Last Wednesday we put the ashes on our foreheads and began our annual observance of lent after the Ashes comes 40 days of hard work. So what’s so special about the number forty in scripture? Let me explain a little forty is a biblical length of time that represents the period of purification before a momentous change. After forty days on Mt. Sinai, Moses was ready to receive the ten commandments. He descended the mountain with the tablets of the ten commandments and they were a sure way for the Hebrews to live as God’s people. Forty years later, their children and grandchildren would enter the Promised Land as people who had faith in God, not like their parents and grandparents whose faith wavered. And so for this year we begin our forty days of Lent, looking forward to momentous change as we spiritually renew ourselves by fasting, undertaking charitable works and Alms giving in preparation for Holy Week and Easter. In our Gospel reading for this Sunday we hear about Jesus being tempted in the wilderness by the devil. The temptations of Jesus begin with something that seemed so harmless, providing bread for his hunger and ended with the devil showing him all the kingdoms of the world and their splendour then telling Jesus that he could have all of them if he acknowledged the tempter or the evil one.
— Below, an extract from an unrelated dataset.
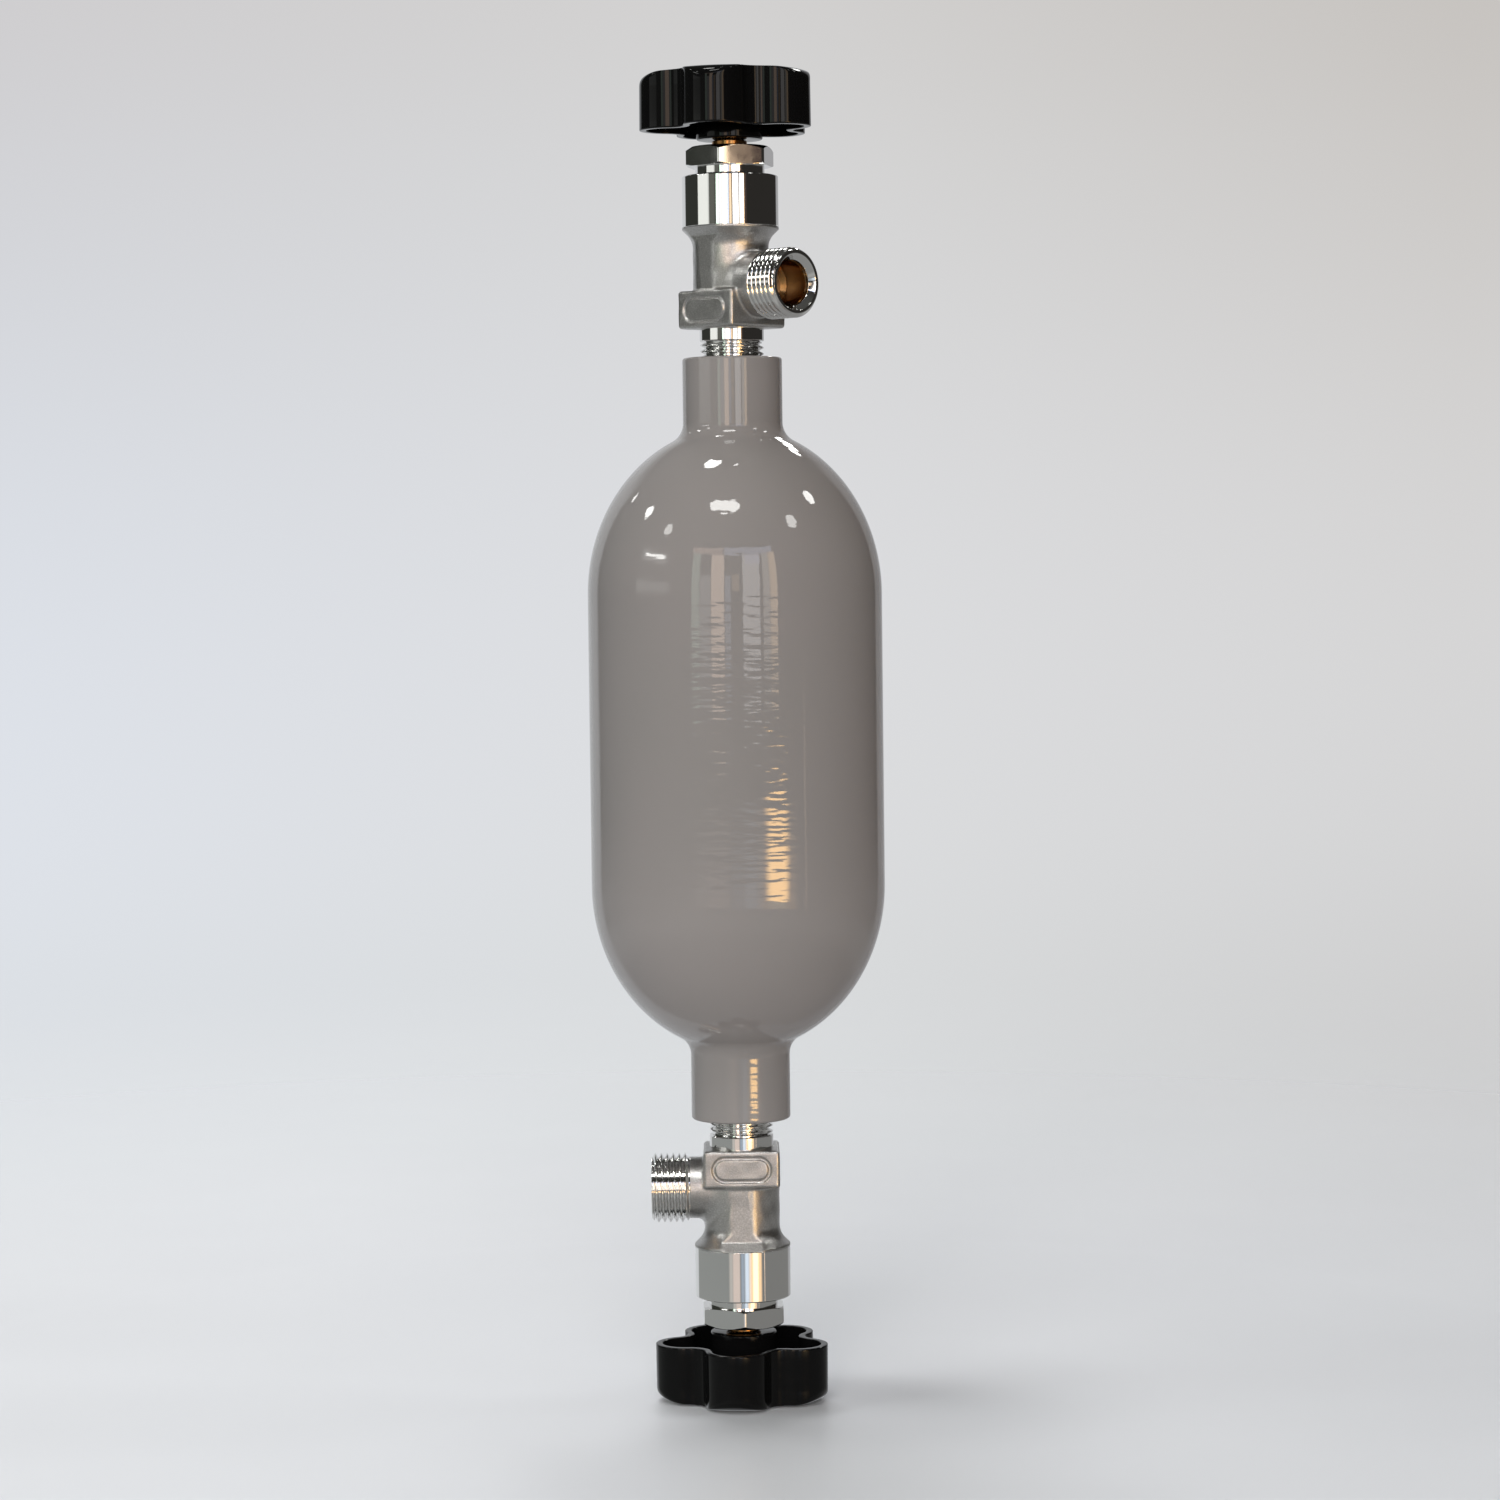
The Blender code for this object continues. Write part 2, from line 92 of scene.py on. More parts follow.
def rounded(points, seg=5):
    """A closed outline from corners (r, d, fillet): each corner with a fillet becomes an arc."""
    out = []
    n = len(points)
    for i in range(n):
        p = np.array(points[i][:2], float)
        f = points[i][2] if len(points[i]) > 2 else 0.0
        a = np.array(points[i - 1][:2], float) - p
        b = np.array(points[(i + 1) % n][:2], float) - p
        la, lb = np.linalg.norm(a), np.linalg.norm(b)
        if f <= 0 or la < 1e-9 or lb < 1e-9:
            out.append(tuple(p))
            continue
        a, b = a / la, b / lb
        half = math.acos(max(-1, min(1, float(a @ b)))) / 2
        t = min(f / math.tan(half), la * 0.49, lb * 0.49)
        r = t * math.tan(half)
        bis = (a + b) / np.linalg.norm(a + b)
        c = p + bis * (r / math.sin(half))
        s, e = p + a * t - c, p + b * t - c
        a0, a1 = math.atan2(s[1], s[0]), math.atan2(e[1], e[0])
        da = (a1 - a0 + math.pi) % (2 * math.pi) - math.pi
        for k in range(seg + 1):
            w = a0 + da * k / seg
            out.append((c[0] + r * math.cos(w), c[1] + r * math.sin(w)))
    return out


def polar(name, rows, mat, place, theta, sharp=38.0, closed=False):
    """A solid from rows of (radius over theta, station over theta). closed joins the last row to the first;
    otherwise a row of zero radius ends the solid on the axis."""
    n = len(theta)
    c, s = np.cos(theta), np.sin(theta)
    verts, faces = [], []
    for r, d in rows:
        r = np.broadcast_to(np.asarray(r, float), (n,))
        d = np.broadcast_to(np.asarray(d, float), (n,))
        verts.append(np.stack([r * c, r * s, MID - d], 1))
    m = len(rows)
    for i in range(m if closed else m - 1):
        j = (i + 1) % m
        a0 = i * n
        b0 = j * n
        for k in range(n):
            k2 = (k + 1) % n
            faces.append((a0 + k, a0 + k2, b0 + k2, b0 + k))
    v = place(np.concatenate(verts))
    return obj_from(name, v, faces, mat, sharp)


def lathe(name, profile, mat, place, steps=160, sharp=38.0):
    """A solid of revolution from a closed outline of (radius, station)."""
    theta = np.arange(steps) * 2 * math.pi / steps
    on_axis = [i for i, p in enumerate(profile) if p[0] < 1e-6]
    if on_axis:
        start = on_axis[0] if len(on_axis) == 1 or on_axis[1] != on_axis[0] + 1 else on_axis[1]
        profile = profile[start:] + profile[:start]
        return polar(name, [(r, d) for r, d in profile], mat, place, theta, sharp)
    return polar(name, [(r, d) for r, d in profile], mat, place, theta, sharp, closed=True)


def mover(side):
    """From a valve's own millimetres to the frame in metres: z runs outwards, +X along the outlet."""
    if side == "top":
        a = math.radians(-45.0)
        R = np.array([[math.cos(a), -math.sin(a), 0], [math.sin(a), math.cos(a), 0], [0, 0, 1]])
    else:
        R = np.array([[-1.0, 0, 0], [0, 1.0, 0], [0, 0, -1.0]])
    off = np.array([0, 0, MID])
    return lambda p: (p @ R.T + off) * MM


def turned_by(place, deg):
    a = math.radians(deg)
    R = np.array([[math.cos(a), -math.sin(a), 0], [math.sin(a), math.cos(a), 0], [0, 0, 1]])
    return lambda p: place(p @ R.T)


def sideways(place, station):
    """Pieces made along the axis are laid along the outlet: station -x becomes distance x from the valve's axis."""
    def f(p):
        x = p[:, 2] - MID
        return place(np.stack([x, p[:, 1], -p[:, 0] + (MID - station)], 1))
    return f


# ================================================================ materials
def nodes_of(name):
    m = bpy.data.materials.new(name)
    m.use_nodes = True
    nt = m.node_tree
    return m, nt, nt.nodes["Principled BSDF"]


def n_new(nt, kind, **kw):
    n = nt.nodes.new(kind)
    for k, v in kw.items():
        setattr(n, k, v)
    return n


def coords(nt, scale=(1, 1, 1), rot=(0, 0, 0)):
    tc = n_new(nt, "ShaderNodeTexCoord")
    mp = n_new(nt, "ShaderNodeMapping")
    mp.inputs["Scale"].default_value = scale
    mp.inputs["Rotation"].default_value = rot
    nt.links.new(tc.outputs["Object"], mp.inputs["Vector"])
    return mp.outputs["Vector"]


def noise(nt, vec, scale, detail=3.0, rough=0.5, dim="3D"):
    n = n_new(nt, "ShaderNodeTexNoise", noise_dimensions=dim)
    n.inputs["Scale"].default_value = scale
    n.inputs["Detail"].default_value = detail
    n.inputs["Roughness"].default_value = rough
    nt.links.new(vec, n.inputs["Vector"])
    return n.outputs["Fac"]


def ramp(nt, fac, stops):
    r = n_new(nt, "ShaderNodeValToRGB")
    el = r.color_ramp.elements
    el[0].position, el[0].color = stops[0][0], (*stops[0][1], 1)
    el[1].position, el[1].color = stops[-1][0], (*stops[-1][1], 1)
    for p, c in stops[1:-1]:
        e = el.new(p)
        e.color = (*c, 1)
    nt.links.new(fac, r.inputs["Fac"])
    return r.outputs["Color"]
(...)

As we know that didn’t happen as Jesus reply to these temptations from the devil was Be off, Satan! Man does not live on bread alone but on every word that comes from the mouth of God.’ and You must worship the Lord your God, and serve him alone.’ There are many temptations in our lives these days and they often begin with something small that then leads onwards to something big. Often the temptation is that we question our relationship with God and everyone else. Fortunately for us, not only did Jesus resist the temptations in the dessert, his ultimate victory over sin and death are also our victory. We can hold on to this and find strength from Jesus victory during our own difficulties and we all have these from time to time. On Ash Wednesday the ashes were used as a sign of our desire to “turn away from sinful ways and to be faithful witnesses to the Gospel,” Lent is a time for us to remember who and what we are, sons and daughters of God created in his image and likeness. After forty days in the desert, Jesus was strengthened to do battle with the Tempter. Over the forty days of Lent, we are empowered to join the Lord in fighting off evil in our lives and our world. During these days we are called to fast and pray with the desire to draw closer to God who draws close to all those who call upon him with faith.
So as we continue our Lenten journey over the next few weeks our call is to have the same confidence that Jesus had in the face of temptation so that we can make the changes in our own lives so we will be able to face up whatever temptations we come across in our lives.